I know of at least a dozen fully-vaccinated children in public school in an affluent school district in California, whose parents are scientists, engineers, and medical researchers, who have moved to California for work. Enrolling a child in a California public school is a often morass of paperwork. In particular, there needs to be documentation of vaccination or you need to select the "PBE" exemption. (Or other exemptions, including the genuine medical exemptions for compromised immune system, etc.) The requirements of documentation are onerous, particularly for people who are busy getting settled with new housing, new jobs, and many other issues. Vaccination records from an out-of-state doctor are generally not considered sufficient. It is possible, upon moving to CA, to get new primary care physicians for your children, make appointments, and get the proper certification. However, that takes a good deal of time (months in many communities) and is considered by many people a waste of resources. A number of school administrators recommend to arriving parents that rather than deal with the documentation (and keep their children at home until the paperwork is all sorted out), they merely check the "PBE" box on the form, which takes one second and no money. The "personal belief" was simply that the documentation was overly onerous for people who had better things to do than waste time satisfying unusually specific documentation requirements.

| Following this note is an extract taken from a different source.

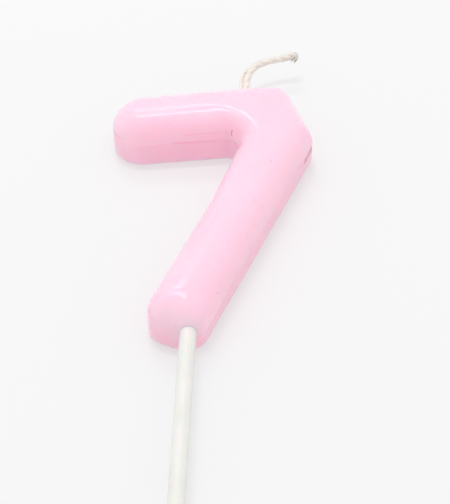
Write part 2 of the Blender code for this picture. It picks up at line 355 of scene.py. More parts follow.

The media reports of "anti-vaccination communities are common in affluent school districts" may instead be merely that a number of affluent school districts have clued in the new arrivals that they can avoid trouble by claiming the PBE. A school district where the enrollment staff informs people about the PBE option as a way to avoid paperwork appears, when looking at the data, to be a school district filled with anti-vaccination morons.
There is much more reliable data about incoming kindergartners- these children, sometimes new to school of any type, are generally already California residents with California doctors, and the chance that a PBE exemption for them does indicate that their parents are nutballs is much higher. But the overall data needs to be viewed with a more critical eye.